A Commentary by Larry J. Sabato
Just having issued our Labor Day predictions, we’re not quite ready to call any of the remaining toss-ups or change any ratings (with one prominent exception), but we thought we’d share our current inclinations on a few of them in “nutshell” form.
Colorado Senate: After a visit last week, it’s more obvious than ever that the Republicans have completely blown their good opportunity to win the state governorship. Their tarnished nominee, Dan Maes, has been abandoned by just about everyone in the party after revelations about his past, and former Congressman Tom Tancredo (R) is splitting what remains of the GOP vote by running as an independent. As we have said for some time, Denver Mayor John Hickenlooper (D) is the unofficial Governor-elect. But what we picked up was interesting. Like many competitive Purple states, Colorado wants to send the Democrats a message. Since they cannot do it for Governor, they appear more likely to pay the postage in the Senate race, by supporting Republican nominee Ken Buck, a Tea Party candidate, against appointed Sen. Michael Bennet (D). Several sharp political observers in the Centennial State pointed this out to us. An odd psychology may be at work. It’s still a very close race, though.

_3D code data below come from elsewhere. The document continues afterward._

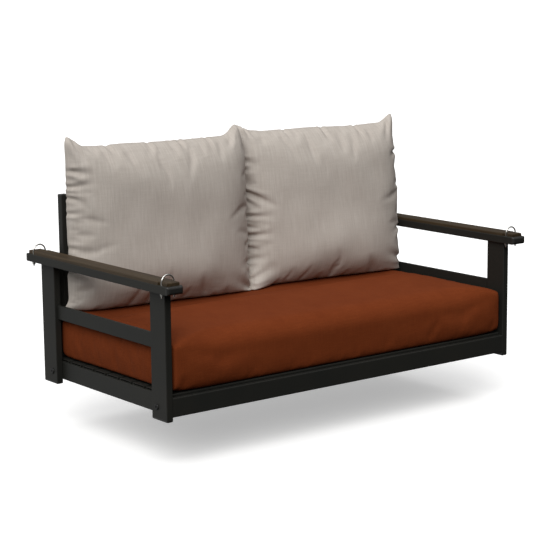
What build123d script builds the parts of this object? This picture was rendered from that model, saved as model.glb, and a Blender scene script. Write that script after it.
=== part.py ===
from build123d import *
from math import cos, radians, sin
import os

# Porch swing seat for two: a pair of side frames with plank armrests, a seat frame and
# a back frame bolted between them, four U-bolts to hang it by, and loose cushions.
# Millimetres. +X to the right seen from the front, +Y to the back, +Z up.
# The origin is on the ground, under the middle of the frame.
# Left and right are as seen from the front.

# Driving sizes of the whole
frame_width = 1385.0          # over the outer faces of the legs
frame_depth = 696.0           # front face of the front legs to back face of the rear legs
arm_underside = 385.0         # height of the underside of the arm tubes
back_height = 599.0           # top of the back frame

# Legs
leg_width = 78.0              # front to back
leg_thickness = 22.0          # side to side
tube_wall = 2.0
tube_edge = 2.5               # outer corner radius of the tubes
foot_cap_thickness = 6.0
foot_cap_rounding = 4.5
cap_plug_length = 16.0
cap_play = 0.2                # between a plug and the tube around it

# Arms
arm_width = 57.0
arm_height = 25.0
arm_outboard = 25.0           # how far an arm stands outside the leg's outer face
arm_overhang = 53.0           # past the legs, at the front and at the back
arm_cap_thickness = 10.0
arm_cap_rounding = 8.5

# Armrest planks
plank_thickness = 10.5
plank_width = 54.0
plank_tongue_width = 43.0     # notched for the legs of a U-bolt
plank_overhang = 41.0         # past the legs
plank_step = 1.0              # where the full width ends, past the legs
plank_edge = 4.0
plank_screw_radius = 2.25
plank_screw_bite = 7.0
plank_screw_head_radius = 4.5
plank_screw_head_height = 2.6
plank_screw_count = 3
plank_screw_inset = 42.0      # from the inner face of a leg to the nearest screw
plank_pilot_play = 1.0        # depth of a screw's hole past its tip

# U-bolts
bolt_wire = 4.8
bolt_leg_spacing = 42.0
bolt_forward = 13.0           # past the legs
bolt_rise = 21.0              # top of the arch above the plank
bolt_tail = 12.0              # thread below the arm
bolt_hole_play = 0.6
washer_radius = 6.0
washer_thickness = 1.0
nut_across_flats = 9.5
nut_height = 6.0
thread_play = 0.05

# Side rails between the legs, at the height of the cushion's top
mid_rail_bottom = 209.5
mid_rail_height = 44.5
mid_rail_thickness = 12.0
mid_rail_wall = 1.5

# Seat frame
rail_bottom = 13.5
rail_height = 57.5
rail_thickness = 25.0
brace_height = 38.0
brace_offset = 230.0          # from the middle to each brace
slat_width = 57.0
slat_thickness = 8.0
slat_wall = 1.5
seat_slat_count = 9
slat_front_lap = 8.0          # how far the first slat lies over the front rail
slat_back_gap = 3.0           # from the last slat to the back posts
slat_end_gap = 3.0            # from a slat's end to the rail's outer face

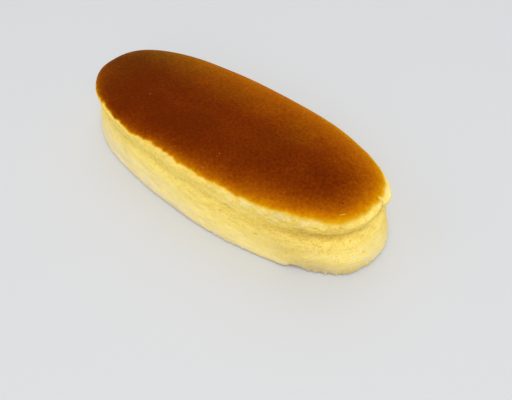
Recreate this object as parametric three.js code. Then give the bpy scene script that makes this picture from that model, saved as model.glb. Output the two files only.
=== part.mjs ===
// An oval Japanese cheesecake, turned out of its tin and standing whole on its base.
//
// It is one piece of soft baked sponge: a flat base with a ragged heel, a wall that bellies out, a
// groove where the rim has sunk back over it, a puffed pale lip, and a smooth, faintly domed crown.
//
// Millimetres, +Z up. The origin is the middle of the base, and +X runs along the oval towards the
// end where the rim is puffed out furthest. The oval's rings shrink towards a spine on the X axis.
import * as THREE from "three";

// Driving dimensions.
const halfLength = 97; // of the oval at the belly, along X
const halfWidth = 40.5; // of the oval at the belly, along Y
const squareness = 2.4; // exponent of the oval: 2 is an ellipse, and more is fuller at its corners
const leanOfCrown = 1.1; // how much higher the crown stands at the -X end than halfway along
const flatInset = 3; // where the flat underside ends, inside the oval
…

Delaware Senate: Within minutes of insurgent Tea Party candidate Christine O’Donnell’s 53.1% to 46.9% victory on Tuesday night, we changed the rating of this November contest from Leans Republican to Likely Democratic. Had Congressman Mike Castle (R) defeated O’Donnell to become the GOP nominee, Castle would have been the fall favorite to add a Senate seat to the GOP column. Instead, previously little-known Democrat Chris Coons is likely to hold the seat of retiring appointed Sen. Ted Kaufman (D) for the Democrats. Both Sarah Palin and Sen. Jim DeMint (R-SC) endorsed O’Donnell, knowing full well that she would likely lose the seat in heavily Democratic Delaware. They made no friends among the state and D.C. GOP leadership, which rallied strongly on behalf of Castle and, after the votes were counted, immediately made it clear they would not be doing much to help O’Donnell. The leadership reasoned that they would get Castle’s Senate vote about 70% of the time, a good bit better than the 0% for Coons. Yet for very conservative Republicans, it is better to lose a seat than to accept any deviation from the ideological norm. And up is down, and war is peace, as anyone who has read George Orwell knows. This switch considerably lowers the likelihood of Republicans’ gaining control of the Senate, even though it is still theoretically possible if they run the table on the remaining competitive contests. As for the Crystal Ball, O’Donnell’s primary triumph lowers our projected national GOP gain from +8-9 to +7-8. In our September 2nd analysis, we promised to do exactly this if O’Donnell beat Castle.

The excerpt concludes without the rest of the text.